## Data records
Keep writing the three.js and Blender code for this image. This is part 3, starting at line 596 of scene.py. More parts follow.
==
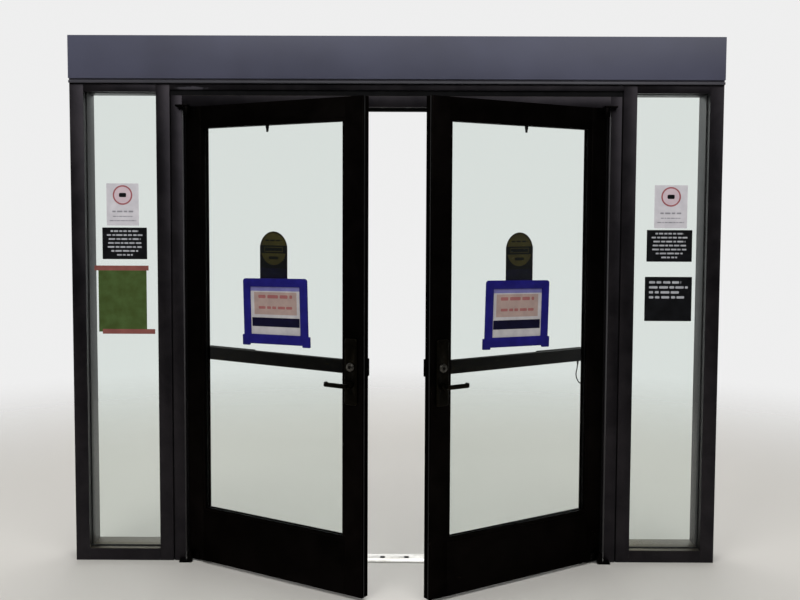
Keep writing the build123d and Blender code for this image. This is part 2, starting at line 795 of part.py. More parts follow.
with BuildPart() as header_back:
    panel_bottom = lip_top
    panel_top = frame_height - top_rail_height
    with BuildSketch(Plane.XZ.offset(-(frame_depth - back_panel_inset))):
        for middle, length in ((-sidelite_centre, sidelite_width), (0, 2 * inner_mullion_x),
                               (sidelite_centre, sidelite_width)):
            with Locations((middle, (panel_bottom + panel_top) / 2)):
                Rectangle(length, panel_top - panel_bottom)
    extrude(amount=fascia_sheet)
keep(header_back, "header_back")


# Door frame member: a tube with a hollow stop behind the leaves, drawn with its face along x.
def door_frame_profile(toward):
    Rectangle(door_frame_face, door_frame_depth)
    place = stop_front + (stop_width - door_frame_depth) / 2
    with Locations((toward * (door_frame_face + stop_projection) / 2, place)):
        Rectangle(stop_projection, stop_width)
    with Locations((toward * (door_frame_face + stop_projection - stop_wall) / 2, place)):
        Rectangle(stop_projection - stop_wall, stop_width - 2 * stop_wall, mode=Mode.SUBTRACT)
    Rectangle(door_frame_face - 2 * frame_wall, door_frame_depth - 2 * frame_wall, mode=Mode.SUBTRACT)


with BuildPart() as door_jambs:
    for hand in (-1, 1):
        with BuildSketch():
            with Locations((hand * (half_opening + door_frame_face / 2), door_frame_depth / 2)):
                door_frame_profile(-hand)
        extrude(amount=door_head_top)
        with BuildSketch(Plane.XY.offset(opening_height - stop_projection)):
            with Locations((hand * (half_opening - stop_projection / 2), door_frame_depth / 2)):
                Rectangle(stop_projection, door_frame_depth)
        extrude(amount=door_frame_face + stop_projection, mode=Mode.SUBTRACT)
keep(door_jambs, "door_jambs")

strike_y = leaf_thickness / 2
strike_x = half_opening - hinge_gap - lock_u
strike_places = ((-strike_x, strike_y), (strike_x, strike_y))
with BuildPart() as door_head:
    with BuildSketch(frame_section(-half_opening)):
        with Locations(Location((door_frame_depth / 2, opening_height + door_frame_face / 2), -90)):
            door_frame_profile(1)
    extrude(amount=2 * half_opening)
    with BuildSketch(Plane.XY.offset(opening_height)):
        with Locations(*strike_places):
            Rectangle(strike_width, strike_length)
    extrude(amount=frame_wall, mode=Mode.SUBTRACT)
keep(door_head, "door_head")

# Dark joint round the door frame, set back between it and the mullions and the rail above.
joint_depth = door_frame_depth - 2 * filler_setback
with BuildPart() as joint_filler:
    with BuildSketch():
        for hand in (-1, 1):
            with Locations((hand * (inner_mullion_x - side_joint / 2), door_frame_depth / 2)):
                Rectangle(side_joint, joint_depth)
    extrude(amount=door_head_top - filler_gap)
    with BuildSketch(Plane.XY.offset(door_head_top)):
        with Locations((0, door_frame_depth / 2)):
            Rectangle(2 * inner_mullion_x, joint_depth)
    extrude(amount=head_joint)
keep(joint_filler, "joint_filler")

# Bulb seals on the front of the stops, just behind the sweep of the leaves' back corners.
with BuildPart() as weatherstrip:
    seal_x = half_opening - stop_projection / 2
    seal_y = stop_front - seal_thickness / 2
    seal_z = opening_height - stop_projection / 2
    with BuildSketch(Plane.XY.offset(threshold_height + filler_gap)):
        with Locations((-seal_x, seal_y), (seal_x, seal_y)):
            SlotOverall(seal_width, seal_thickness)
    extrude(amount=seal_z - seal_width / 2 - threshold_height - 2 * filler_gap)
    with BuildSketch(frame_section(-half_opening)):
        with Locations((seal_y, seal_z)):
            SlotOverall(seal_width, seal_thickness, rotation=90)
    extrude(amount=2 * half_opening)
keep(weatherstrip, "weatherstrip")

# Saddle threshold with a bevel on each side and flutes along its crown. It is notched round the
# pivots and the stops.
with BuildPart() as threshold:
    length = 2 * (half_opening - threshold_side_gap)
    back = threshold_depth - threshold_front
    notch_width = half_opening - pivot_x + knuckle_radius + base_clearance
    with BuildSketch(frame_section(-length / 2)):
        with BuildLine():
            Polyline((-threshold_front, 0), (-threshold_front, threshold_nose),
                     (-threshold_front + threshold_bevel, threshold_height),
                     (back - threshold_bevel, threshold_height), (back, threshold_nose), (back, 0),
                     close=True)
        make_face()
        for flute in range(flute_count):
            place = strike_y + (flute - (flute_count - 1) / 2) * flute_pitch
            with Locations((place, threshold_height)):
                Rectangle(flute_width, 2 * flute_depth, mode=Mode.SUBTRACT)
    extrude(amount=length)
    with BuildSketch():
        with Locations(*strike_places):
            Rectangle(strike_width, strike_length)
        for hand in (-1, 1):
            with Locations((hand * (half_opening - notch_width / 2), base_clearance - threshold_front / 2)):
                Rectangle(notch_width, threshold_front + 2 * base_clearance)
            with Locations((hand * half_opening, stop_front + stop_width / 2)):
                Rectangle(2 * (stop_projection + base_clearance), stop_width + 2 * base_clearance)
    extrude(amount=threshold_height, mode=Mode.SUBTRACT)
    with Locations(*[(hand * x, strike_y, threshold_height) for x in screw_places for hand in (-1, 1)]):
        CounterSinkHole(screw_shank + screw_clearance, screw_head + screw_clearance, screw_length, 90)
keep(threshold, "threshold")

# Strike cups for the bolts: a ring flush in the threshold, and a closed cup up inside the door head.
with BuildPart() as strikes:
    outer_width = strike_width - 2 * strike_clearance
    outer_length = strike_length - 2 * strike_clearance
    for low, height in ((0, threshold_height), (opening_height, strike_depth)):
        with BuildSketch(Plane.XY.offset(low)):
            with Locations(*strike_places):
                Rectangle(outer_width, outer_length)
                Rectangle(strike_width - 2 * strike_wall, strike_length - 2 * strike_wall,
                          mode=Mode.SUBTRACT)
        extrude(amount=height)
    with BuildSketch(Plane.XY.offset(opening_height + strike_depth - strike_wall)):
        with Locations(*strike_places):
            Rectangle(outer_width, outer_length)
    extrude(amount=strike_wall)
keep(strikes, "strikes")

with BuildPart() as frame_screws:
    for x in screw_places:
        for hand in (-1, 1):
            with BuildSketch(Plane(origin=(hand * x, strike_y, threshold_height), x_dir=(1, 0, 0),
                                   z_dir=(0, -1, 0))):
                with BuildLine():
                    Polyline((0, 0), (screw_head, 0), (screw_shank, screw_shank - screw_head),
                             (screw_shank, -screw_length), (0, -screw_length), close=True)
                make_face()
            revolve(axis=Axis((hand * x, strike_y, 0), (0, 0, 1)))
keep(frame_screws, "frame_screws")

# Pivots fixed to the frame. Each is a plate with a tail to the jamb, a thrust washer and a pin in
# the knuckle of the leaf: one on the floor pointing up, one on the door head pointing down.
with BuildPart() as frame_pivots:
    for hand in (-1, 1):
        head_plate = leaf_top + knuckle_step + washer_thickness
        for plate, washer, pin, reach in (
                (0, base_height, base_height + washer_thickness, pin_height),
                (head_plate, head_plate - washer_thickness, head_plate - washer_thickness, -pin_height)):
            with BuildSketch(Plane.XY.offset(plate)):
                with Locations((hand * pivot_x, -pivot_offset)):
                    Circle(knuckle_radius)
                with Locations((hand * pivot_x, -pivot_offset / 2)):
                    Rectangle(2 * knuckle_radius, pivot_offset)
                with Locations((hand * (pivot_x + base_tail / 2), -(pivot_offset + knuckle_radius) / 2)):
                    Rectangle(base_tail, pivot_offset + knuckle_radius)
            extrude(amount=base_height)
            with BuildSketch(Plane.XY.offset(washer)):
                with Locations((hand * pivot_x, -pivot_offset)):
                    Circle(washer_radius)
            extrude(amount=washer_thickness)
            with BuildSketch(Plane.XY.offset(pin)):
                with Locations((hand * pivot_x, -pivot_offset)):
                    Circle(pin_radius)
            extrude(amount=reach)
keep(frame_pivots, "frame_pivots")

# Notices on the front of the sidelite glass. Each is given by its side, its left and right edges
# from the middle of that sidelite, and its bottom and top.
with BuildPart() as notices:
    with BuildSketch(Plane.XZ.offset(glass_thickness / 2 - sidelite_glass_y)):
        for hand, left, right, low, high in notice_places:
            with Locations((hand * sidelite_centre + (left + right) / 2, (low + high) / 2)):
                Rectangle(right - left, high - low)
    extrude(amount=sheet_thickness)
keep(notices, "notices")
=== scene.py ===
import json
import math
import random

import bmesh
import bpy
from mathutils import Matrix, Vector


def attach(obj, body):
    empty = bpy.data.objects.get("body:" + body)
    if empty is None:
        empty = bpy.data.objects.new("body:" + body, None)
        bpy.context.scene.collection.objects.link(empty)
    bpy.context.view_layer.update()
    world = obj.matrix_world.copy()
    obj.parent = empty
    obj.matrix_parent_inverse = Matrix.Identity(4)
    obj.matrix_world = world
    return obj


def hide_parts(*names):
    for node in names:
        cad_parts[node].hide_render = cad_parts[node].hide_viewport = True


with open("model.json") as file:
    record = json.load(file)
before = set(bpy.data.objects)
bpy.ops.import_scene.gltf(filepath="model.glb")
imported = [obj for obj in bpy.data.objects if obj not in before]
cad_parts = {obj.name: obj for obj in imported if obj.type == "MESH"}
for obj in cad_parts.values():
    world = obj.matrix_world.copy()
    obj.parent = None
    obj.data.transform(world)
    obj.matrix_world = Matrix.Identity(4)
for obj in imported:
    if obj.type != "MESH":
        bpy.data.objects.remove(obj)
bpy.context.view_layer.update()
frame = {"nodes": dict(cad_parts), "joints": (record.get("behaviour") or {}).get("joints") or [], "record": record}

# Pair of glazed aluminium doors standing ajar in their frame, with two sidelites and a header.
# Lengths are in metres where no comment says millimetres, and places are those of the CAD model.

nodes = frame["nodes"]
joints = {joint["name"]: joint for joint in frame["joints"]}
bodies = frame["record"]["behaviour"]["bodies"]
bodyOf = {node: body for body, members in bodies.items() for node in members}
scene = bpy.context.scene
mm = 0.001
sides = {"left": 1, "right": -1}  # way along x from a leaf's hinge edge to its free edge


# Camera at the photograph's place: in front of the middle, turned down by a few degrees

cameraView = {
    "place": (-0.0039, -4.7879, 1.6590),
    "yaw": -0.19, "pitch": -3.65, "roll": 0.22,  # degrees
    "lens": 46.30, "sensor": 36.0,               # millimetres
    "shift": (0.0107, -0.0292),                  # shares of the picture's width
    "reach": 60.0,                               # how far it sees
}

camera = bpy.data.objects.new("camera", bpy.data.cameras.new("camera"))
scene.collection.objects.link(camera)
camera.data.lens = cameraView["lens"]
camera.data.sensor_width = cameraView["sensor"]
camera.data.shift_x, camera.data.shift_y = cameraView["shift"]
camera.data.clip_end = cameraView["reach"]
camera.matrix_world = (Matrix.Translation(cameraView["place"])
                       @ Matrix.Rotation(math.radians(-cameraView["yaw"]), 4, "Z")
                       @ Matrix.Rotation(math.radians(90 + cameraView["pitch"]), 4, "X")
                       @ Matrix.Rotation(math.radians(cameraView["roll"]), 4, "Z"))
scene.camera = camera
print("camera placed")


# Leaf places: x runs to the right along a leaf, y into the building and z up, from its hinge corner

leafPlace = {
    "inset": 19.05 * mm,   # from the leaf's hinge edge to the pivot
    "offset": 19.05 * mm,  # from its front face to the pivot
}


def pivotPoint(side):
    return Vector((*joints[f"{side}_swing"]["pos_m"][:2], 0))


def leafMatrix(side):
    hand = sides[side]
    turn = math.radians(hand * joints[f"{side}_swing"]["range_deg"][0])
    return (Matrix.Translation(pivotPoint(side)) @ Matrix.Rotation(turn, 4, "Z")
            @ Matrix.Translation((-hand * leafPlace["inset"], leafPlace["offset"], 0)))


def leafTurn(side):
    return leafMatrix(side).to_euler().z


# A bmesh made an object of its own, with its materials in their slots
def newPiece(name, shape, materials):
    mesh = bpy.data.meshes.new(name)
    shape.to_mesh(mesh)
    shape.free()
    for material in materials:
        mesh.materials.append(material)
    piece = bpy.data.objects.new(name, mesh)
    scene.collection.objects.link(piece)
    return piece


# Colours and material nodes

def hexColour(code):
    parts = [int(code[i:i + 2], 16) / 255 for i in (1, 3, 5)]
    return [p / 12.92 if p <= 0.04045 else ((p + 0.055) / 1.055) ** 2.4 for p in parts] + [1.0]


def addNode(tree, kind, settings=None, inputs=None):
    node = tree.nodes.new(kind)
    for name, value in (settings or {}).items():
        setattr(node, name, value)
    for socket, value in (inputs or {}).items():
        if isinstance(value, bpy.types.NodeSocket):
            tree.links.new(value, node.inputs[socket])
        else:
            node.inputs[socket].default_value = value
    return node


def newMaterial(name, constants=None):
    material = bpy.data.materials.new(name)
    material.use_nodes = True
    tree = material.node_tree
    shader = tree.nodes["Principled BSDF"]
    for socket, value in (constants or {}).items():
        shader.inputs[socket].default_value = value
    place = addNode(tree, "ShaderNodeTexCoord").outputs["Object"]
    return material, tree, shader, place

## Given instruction
Write out each line exactly as it appears, from the line with "# Notices on" up to and including the line with "record = json.load(file)".

## Exercise response
# Notices on the front of the sidelite glass. Each is given by its side, its left and right edges
# from the middle of that sidelite, and its bottom and top.
with BuildPart() as notices:
    with BuildSketch(Plane.XZ.offset(glass_thickness / 2 - sidelite_glass_y)):
        for hand, left, right, low, high in notice_places:
            with Locations((hand * sidelite_centre + (left + right) / 2, (low + high) / 2)):
                Rectangle(right - left, high - low)
    extrude(amount=sheet_thickness)
keep(notices, "notices")
=== scene.py ===
import json
import math
import random

import bmesh
import bpy
from mathutils import Matrix, Vector


def attach(obj, body):
    empty = bpy.data.objects.get("body:" + body)
    if empty is None:
        empty = bpy.data.objects.new("body:" + body, None)
        bpy.context.scene.collection.objects.link(empty)
    bpy.context.view_layer.update()
    world = obj.matrix_world.copy()
    obj.parent = empty
    obj.matrix_parent_inverse = Matrix.Identity(4)
    obj.matrix_world = world
    return obj


def hide_parts(*names):
    for node in names:
        cad_parts[node].hide_render = cad_parts[node].hide_viewport = True


with open("model.json") as file:
    record = json.load(file)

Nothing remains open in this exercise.